In March 2022, 2 Portland, Oregon, high school students died within 24 hours of each other after overdosing on fentanyl in the form of counterfeit pills.
The deaths are part of a substantial increase in overdose deaths from nonprescription fentanyl, said Sarah Leitz, MD, chief of addiction medicine for Kaiser Permanente in Portland. There were 237 fentanyl-related deaths in Oregon during the first half of 2021, up from 230 in all of 2020, according to the state medical examiner.
Nationally, overdose deaths among adolescents more than doubled from 2010 to 2021, according to a study published in JAMA, and rose another 20% in the first 6 months of 2021. Synthetic opioids like fentanyl are the primary driver of these deaths.
Dr. Leitz believes the spike in fentanyl deaths is the result of several factors. The drug is potent, addictive, and easy to smuggle. The stress and isolation of the past 2 years may also play a role.
“Substance use in general has increased and become more severe during the COVID-19 pandemic,” she said.
Dr. Leitz answered questions about reducing the risk of fentanyl overdose — and what to do when overdose happens.
What is fentanyl?
Fentanyl is an opioid used as a prescription painkiller, usually in the form of a patch or a pill. It can also be used in anesthesia. Fentanyl is sedating and slows breathing and heart rates.
What is a lethal dose of fentanyl?
We don’t really know the lethal dose because pills and people are different. We do know that the smallest dose can be deadly, especially for someone who doesn’t take opioids regularly.
Most recent overdoses are not a result of pharmaceutical-grade fentanyl in prescription doses. Rather, the drug is being imported in pills that resemble prescription medication and include other substances such as heroin or Xanax, a brand of anxiety medication.
Thus, users who assume they’re taking prescription medication in a safe dose may end up consuming a mix of lethal drugs.
How can you identify a counterfeit pill?
According to the U.S. Drug Enforcement Agency, many counterfeit pills are made to look like prescription opioids such as oxycodone (Oxycontin, Percocet), hydrocodone (Vicodin), and alprazolam (Xanax); or stimulants like amphetamines (Adderall). Others are imprinted with “M30” and known as “Blues” or “Oxy 30s.”
Bottom line: Never trust yourself to determine if a pill is legitimate. The only safe medications are those prescribed by a trusted medical professional and dispensed by a licensed pharmacist.

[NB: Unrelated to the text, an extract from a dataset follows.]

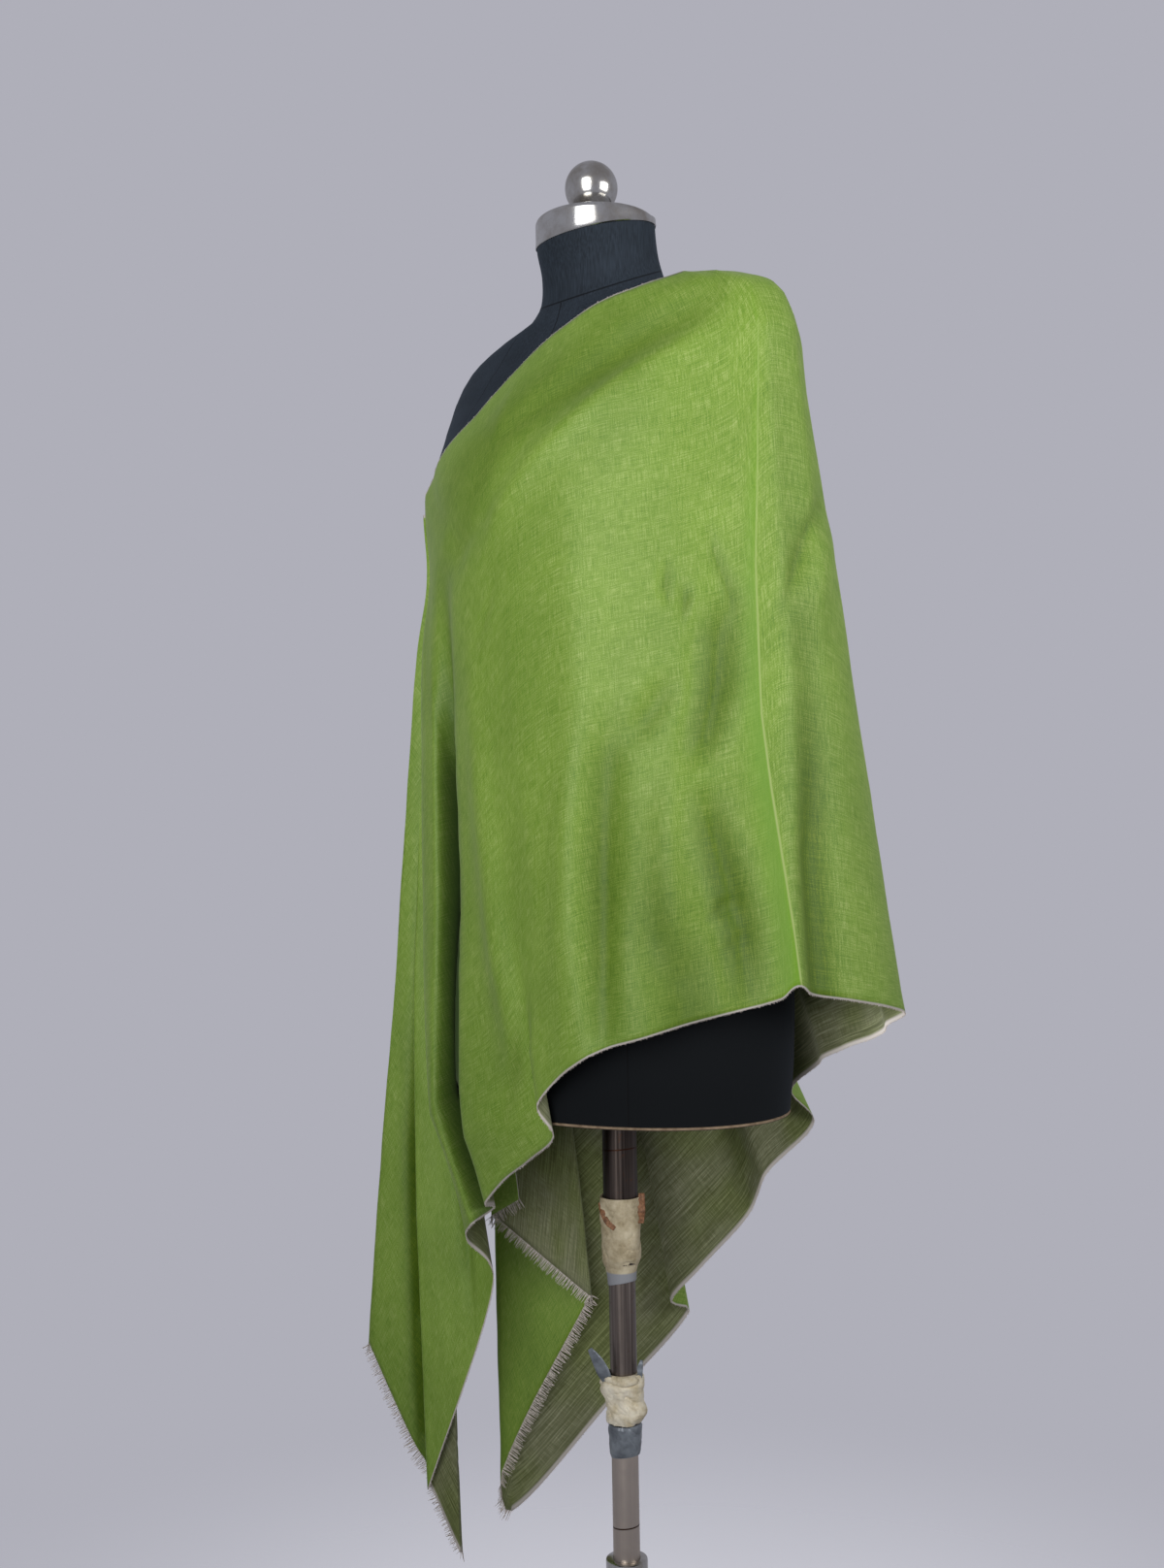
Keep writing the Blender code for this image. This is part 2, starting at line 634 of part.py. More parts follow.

Is fentanyl risky to handle?
Because we don’t know how small a dose is safe, it is best to wear gloves when handling a suspected opioid and to wash your hands afterward. Don’t administer mouth-to-mouth resuscitation to someone who has taken fentanyl.
How can you tell if someone has overdosed, and what should you do?
If the person’s breathing and heart rate have slowed, their pupils are small, and they don’t respond to your voice, call 9-1-1 immediately. Fentanyl is fast-acting, especially if it’s snorted.
Then, if it’s available, administer naloxone, a medication sold under the brand name Narcan that rapidly reverses the effect of opioids.
Naloxone is a nasal spray. After spraying the medication into one nostril, roll the victim onto their side because there’s a good chance they’ll vomit, and you want to make sure they don’t choke.
How can you obtain naloxone?
Naloxone is available by prescription at most pharmacies, including at Kaiser Permanente, and is provided at no cost by some community organizations, such as needle exchange programs.
In some states, including Oregon and Washington, people can get naloxone without a physician prescription, after consulting with a pharmacist. The medication can be distributed to people at risk of an opioid overdose as well as to people who want to help others who might overdose.
“If you are using drugs or in a social group where using is prevalent, someone needs to have the drug on hand to prevent possible death,” said Dr. Leitz.
The importance of empathy
With young people at increased risk, Dr. Leitz said it’s crucial to acknowledge that teens may experiment with drugs, while also educating them about the risks of opioids.
“Let adolescents know that they’re not alone and that if they reach out for help, they’re not going to get in trouble,” she said. “We need to increase awareness and save lives.”